Obviously you can put these in a script with looping etc.
This will be really help full, and even if you introduce a new feature like live storage vmotion of MSCS cluster virtual machine with PRDM would be very usefull, during stroage migrations.
Will this feature be implemented? I’m currently facing a pRDM migration from an old SAN to a new SAN and just found out about this limitation.
I am afraid that we cannot make any comments about future development plans. Right now we are simply trying to gauge interest in such a feature were we do implement it sometime in the future.
Yeah pRDM to pRDM migration would rock.
I found this article, while googling for exactly that.
We need to migrate our RDMs from one vendor’s array to another vendors – I’m not really sure how,to go about it without downtime and creating new RDMs on the target array.
An RDM to RDM migration tool would be extraordinarily useful. We frequently run into customers who use RDM’s so they can do snaps/clones on their storage array and they cannot have interference from an added layer such as VMFS. I agree that RDM’s are being used less frequently, but they are not going away any time soon.
The ability to migrate the data from one RDM LUN to another would be extremely valuable. We are in a constant state of data migration, which takes immense planning preparation, and scripted execution. It would free us from a very arduous process.

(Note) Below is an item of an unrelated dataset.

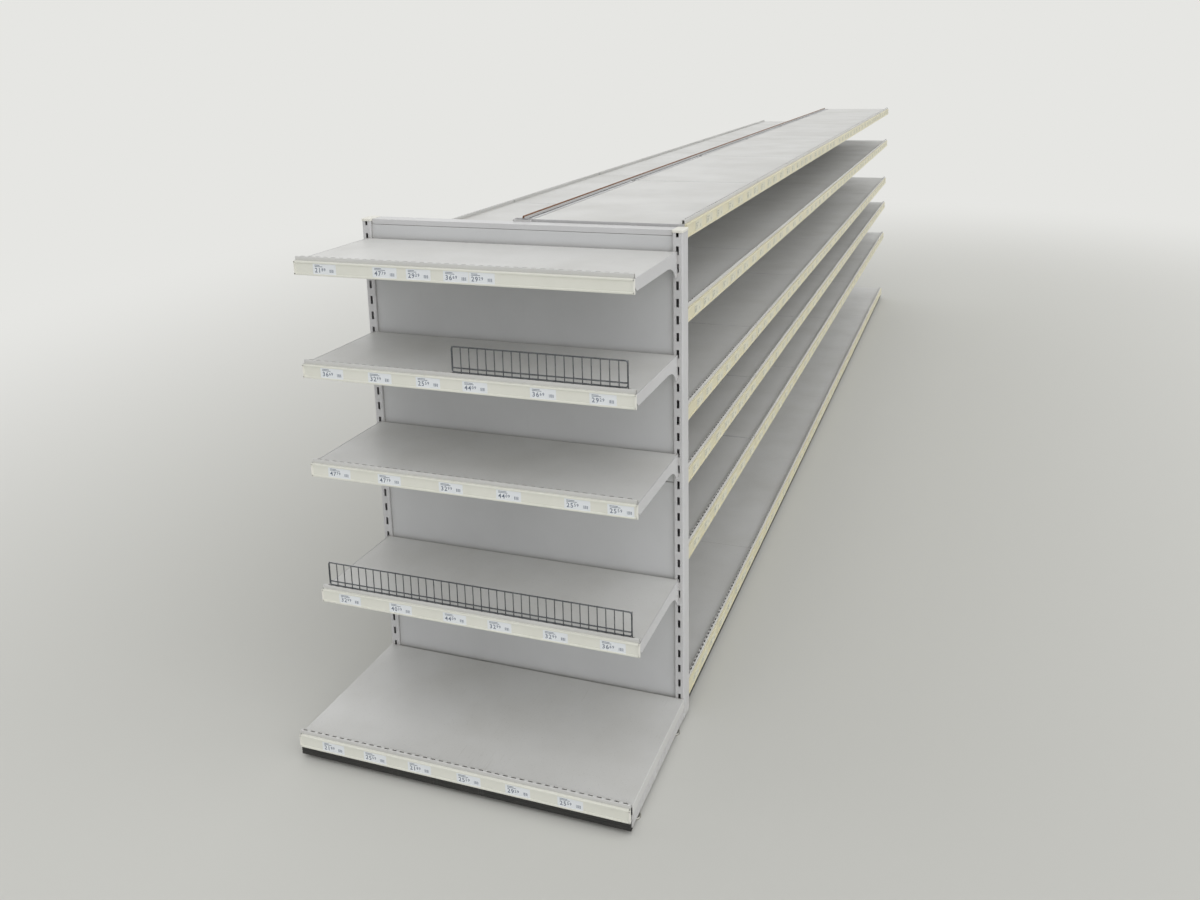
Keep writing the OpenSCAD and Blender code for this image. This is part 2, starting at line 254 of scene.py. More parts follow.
def bayRowTree():
    # one bay's piece, copied along the run
    tree, ids, source = newTree("bayRow", {"Bays": "Int", "Pitch": "Float", "Finish": "Material"})
    step = addNode(tree, "ShaderNodeCombineXYZ", {"Y": source["Pitch"]})
    line = addNode(tree, "GeometryNodeMeshLine", {"Count": source["Bays"], "Offset": step})
    copies = addNode(tree, "GeometryNodeInstanceOnPoints", {"Points": line, "Instance": source["Geometry"]})
    endTree(tree, copies, source["Finish"])
    return tree, ids


bayRow = bayRowTree()


def finishPiece(item, material, nodes=(), copies=1, folded=False):
    if copies > 1:
        runNodes(item, bayRow, {"Bays": copies, "Pitch": run["bayWidth"] * mm, "Finish": material})
    else:
        item.data.materials.clear()
        item.data.materials.append(material)
    if folded:
        # large flats keep their own normal beside the small bends
        shading = item.modifiers.new("evenShading", "WEIGHTED_NORMAL")
        shading.keep_sharp = True
        shading.weight = 100
    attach(item, "root")
    if nodes:
        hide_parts(*nodes)


def makePiece(name, shell, place, material, nodes=(), copies=1, smoothAngle=30):
    item = shellObject(name, shell, place, smoothAngle)
    finishPiece(item, material, nodes, copies, folded=True)


print("helpers ready")

# rub names the coordinates that the rub marks follow: the sheet's own, or the object's on the frame
# grime colours the specks, the mop's splashes and the inner corners, where it is painted shade too
powder = {
    "tray": {"colour": "#CFCFCD", "tint": "#C8C8C6", "dust": "#B9B7AF", "roughness": 0.44, "rub": "UV",
             "rubs": 0.30, "grime": "#8C877B", "grimeTop": 0.07},
    "frame": {"colour": "#CBCBCC", "tint": "#C3C3C4", "dust": "#B6B4AC", "roughness": 0.42, "rub": "Object",
              "rubs": 0.12, "grime": "#8C877B", "grimeTop": 0.12},
    "panel": {"colour": "#CBCCCD", "tint": "#C3C4C5", "dust": "#B5B4AE", "roughness": 0.50, "rub": "UV",
              "rubs": 0.12, "grime": "#8C877B", "grimeTop": 0.10},
    # the plinth's near-black is a dark kick plate's paint and painted shade under the base strip
    "plinth": {"colour": "#1B1B1B", "tint": "#222221", "dust": "#4A4843", "roughness": 0.48, "rub": "UV",
               "rubs": 0.35, "grime": "#4E4B45", "grimeTop": 0.03},
}


def newMaterial(name):
    material = bpy.data.materials.new(name)
    material.use_nodes = True
    material.node_tree.nodes.clear()
    return material, material.node_tree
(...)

1 – initiate data copy between arrays
2 – shut down VMs
3 – resync data
4 – unmap rdms from virtual machines
5 – unpresent original luns from hosts
6 – present new luns to hosts
7 – map rdms to new luns
8 – bring vms back online
This is a excellent article. What you have mentioed is what happend to me today. we lost a MSCS 2008 cluster today ( It was a POC cluster, hence not business impact). We powerd off the VM’s and then proceed with the storage migration and happen to see that the mapping files were converetd to VMDK’s. The VM’s were not able to come online after this.
First of all, Vmware should definetly put a warning message on what is going to happen. it will be really useful if we can have a tool to migrate pRDM’s.
I’m wonder, how will the people who are having production class MSCS clusters using pRDM’s migrate to a new array if there is a need?
Are there any documents to migrate a pRDM to a new array when configured with MSCS cluster. Any help in this regard will be appreciated.
Cormac,
Thanks for writing this post. This was very helpful. I’m planning a fairly large pRDM to pRDM migration currently (470+ pRDM’s). This is from NetApp 7-Mode to NetApp 7-Mode storage. From what I’ve researched, sVmotion will move the VM configuration and pointer files and I’ll have to do the pRDM’s with snapmirror. Having an additional feature in sVmotion that could migrate the pRDM’s hot either at the host layer or by passing the task to the storage layer, would be huge. Thanks.
Paul
Cormac,
Is there any new information available concerning whether or not such a feature will be implemented? Thanks!
Lot of SAP customers who is moving to virtual from physical workls use mix of VMDKs (for OS) RDMs (for database Data, Log volumes) and this enterprise usecase is going to be around for at least few more years. Currently when the SAP systems are cloned using vCenter or SAP LVM (Landscape Virtualization Management) tool then RDMs get copied/migrated to VMDK files and what is really needed for SAP usecase (SAP System Copy, Clone) is to clone the RDM at storage level to another RDM (using VAAI if supported by storage) and use it in the cloned system. It will be greatly help SAP customers to move from Physical to Virtual if you can implement this feature in the vSphere API as well as command line tool
I would find this tool extremely useful! I just stumbled across this blog yesterday after starting to plan out an HCIS migration from an EMC CX4-120 to a VNX5300. The healthcare organization I work for going through a combination storage migration/expansion of 7 virtual servers running Server 2008 32bit. Each server is currently configured with two 64GB RDM LUN’s that mirror via the proprietary HCIS method. The HCIS vendor insists that these LUN’s remain RDM’s and they will not support VMDK storage. If I could simply storage vMotion these RDM’s from the CX4 to the VNX, it would save me a world of work and planning. We have current support through VMware on our Enterprise Plus licenses.